FERC rejected an expansion of that co-located data center when it launched a broader look at the issue, and Talen is challenging the rejection in court, she added. The industry should get more clarity as PJM and other parties respond to the rulemaking and its dozens of questions in the next week, Mansh said.
“There’s an acknowledgement that we need to move urgently, but then you see so many questions about the detail of how this might work,” said Carrie Allen, deputy general counsel for Constellation Energy, referring to FERC’s co-location proceeding. “And I would just suggest to the commission, if I had a chance to talk to all of them, that not every single one of those 39 questions needs to be addressed … in order to figure out the broader contours of a policy framework.”
FERC says it wants to move quickly on the issue, but so far that has not been the case, said Nicholas Gladd, partner at Wilson Sonsini Goodrich & Rosati. “I also think what’s on their minds, based on that lengthy list of questions, is they want to do something big and great because they think this is a big problem,” he added.
But not all of those questions need to be answered immediately, he said.
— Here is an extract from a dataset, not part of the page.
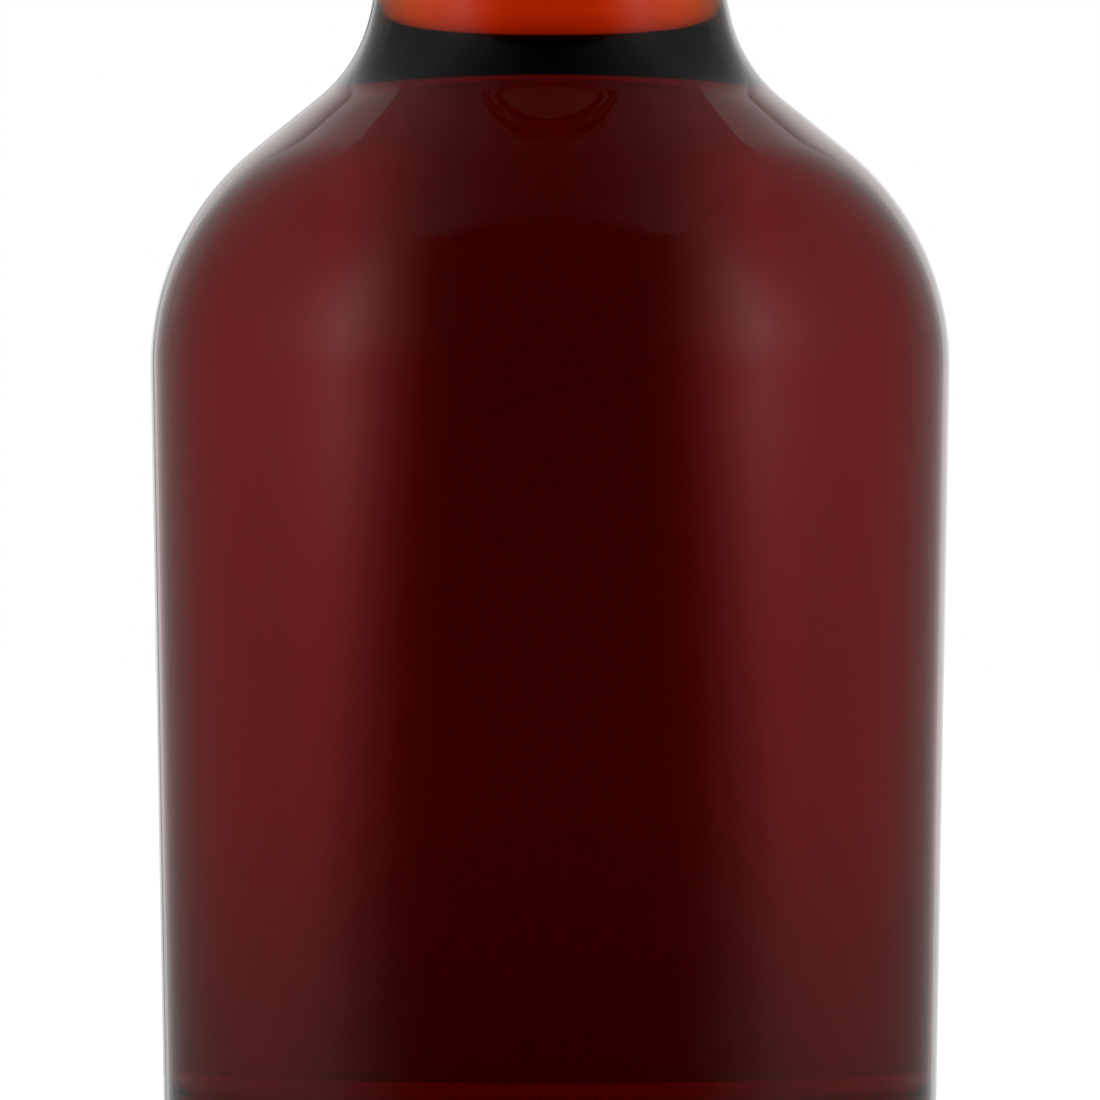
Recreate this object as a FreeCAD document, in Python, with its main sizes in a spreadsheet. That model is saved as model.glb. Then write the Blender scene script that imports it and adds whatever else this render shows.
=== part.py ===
import FreeCAD, Part
import math
import os
import re

import Sketcher

# A squat 75 cl spirits bottle of clear glass, filled with dark rum and closed
# with a bar-top stopper: a cork shank glued into a turned wooden head.
# Millimetres and degrees. +Z is up, and the origin is the centre of the foot
# that the bottle stands on.

SIZES = [
    # the glass, outside
    ("body_diameter", 98.0, "widest, just under the shoulder"),
    ("widest_height", 100.8, "height of the widest point"),
    ("body_taper", 1.0, "degrees by which the side narrows towards the foot"),
    ("heel_radius", 6.0, "round corner between the side and the foot"),
    ("foot_width", 3.2, "flat ring that touches the table"),
    ("foot_round", 2.0, "inner edge of that ring"),
    ("punt_height", 4.4, "rise of the hollow under the base"),
    ("shoulder_radius", 33.7, ""),
    ("shoulder_slope", 51.2, "degrees from upright between shoulder and neck"),
    ("slope_length", 10.1, "straight stretch between the two curves"),
    ("flare_radius", 18.3, "hollow curve at the foot of the neck"),
    ("sweep_radius", 75.0, "slow curve that carries the flare into the neck"),
    ("neck_taper", 1.0, "degrees"),
    ("neck_top_diameter", 39.5, "just under the lip ring"),
    ("ring_height", 182.0, "underside of the lip ring"),
    ("ring_diameter", 45.0, ""),
    ("ring_fillet", 0.8, "between the neck and the underside of the ring"),
    ("ring_low_round", 1.2, "lower edge of the ring"),
    ("lip_round", 2.4, "upper edge of the ring"),
    ("bottle_height", 193.0, "lip face, which the stopper sits on"),
    # the glass, inside
    ("wall", 3.9, "glass in the side, shoulder and flare"),
    ("base_thickness", 5.4, "glass at the middle of the base"),
    ("floor_radius", 210.0, "the inner floor is domed like the punt"),
    ("floor_corner", 8.0, "inside, where the floor meets the side"),
    ("neck_cone", 12.0, "degrees by which the inside narrows up to the bore"),
    ("bore_diameter", 24.0, "what the cork is cut for"),
    ("bore_ease", 30.0, "radius between the cone and the bore"),
    ("mouth_round", 1.5, "inner edge of the lip"),
    # knurling on the foot, which keeps the hot glass off the conveyor
    ("knurl_count", 72.0, ""),
    ("knurl_radius", 1.2, "of each shallow groove across the foot"),
    ("knurl_depth", 0.3, ""),
    # the rum
    ("fill_height", 156.0, "level of 75 cl, in the neck"),
    # the stopper
    ("cork_length", 21.0, "shank below the lip"),
    ("cork_chamfer", 1.2, "at its lower end"),
    ("cork_socket", 8.0, "length of shank glued into the head"),
    ("head_diameter", 39.0, ""),
    ("head_height", 19.0, ""),
    ("head_low_round", 1.0, ""),
    ("head_top_round", 2.5, ""),
    ("head_crown", 0.8, "rise of the domed top"),
    ("bead_height", 5.2, "middle of the turned groove, above the lip"),
    ("bead_radius", 1.1, "of that groove"),
]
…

Gladd would prefer to let the market work and bring its own solutions to the fore, rather than have too many top-down regulations around co-location. PJM is facing some resource adequacy issues, but throttling down large loads does not get to the markets’ root problems, in addition to being bad for national security, he said.
“Given the capacity market has those flaws, and the interconnection queue has those flaws, the fact that there’s new large growth is an opportunity, not a risk,” Gladd said. “What better investment signal, or what better factor to indicate that an investor signal is robust, than hundreds of megawatts of load?”
After years of flat load growth in most of the country that came with many traditional, thermal generators retiring and replaced by intermittent renewables, the growth in data centers has exposed some underlying tensions on the grid, said Mike Twomey, senior consultant for Charles River Associates.
“This increased demand for electric service by data centers in many parts of the country is causing a lot of friction on issues that have been largely, I guess the right word is … ‘underground’ for the last 20 years,” Twomey said.
Some parts of the grid might even be incapable of serving massive new load unless they bring supply along with the new demand, he added. Many of the data center developers want to be supplied by clean energy, but if they need it, they will not hesitate to supply a facility with natural gas generation, Twomey said.
While some data centers can shop around for the best places to plug into the grid, that will not be possible in every case because of issues around latency, said Michael Armm, managing director of BlackChamber Group. Latency refers to the lag that happens when data is sent across long distances, which requires proximity for some applications.
The need for latency has kept the sector growing in Data Center Alley in Virginia and nearby. Latency will be an even bigger issue as autonomous vehicles move beyond the pilot project stage.
“Thinking about autonomous vehicles, if you’re at an intersection and there’s four cars and one’s going to start moving, the other one is going to react to it; you can’t wait for that signal to go 500 miles away to a data center to … go through an algorithm and [be] sent to the car next to you,” Armm said. “That timing is much faster, so you’re going to see more edge computing.”
Autonomous vehicles could require smaller, distributed data centers sprinkled around cities that can handle a few blocks worth of traffic, he added.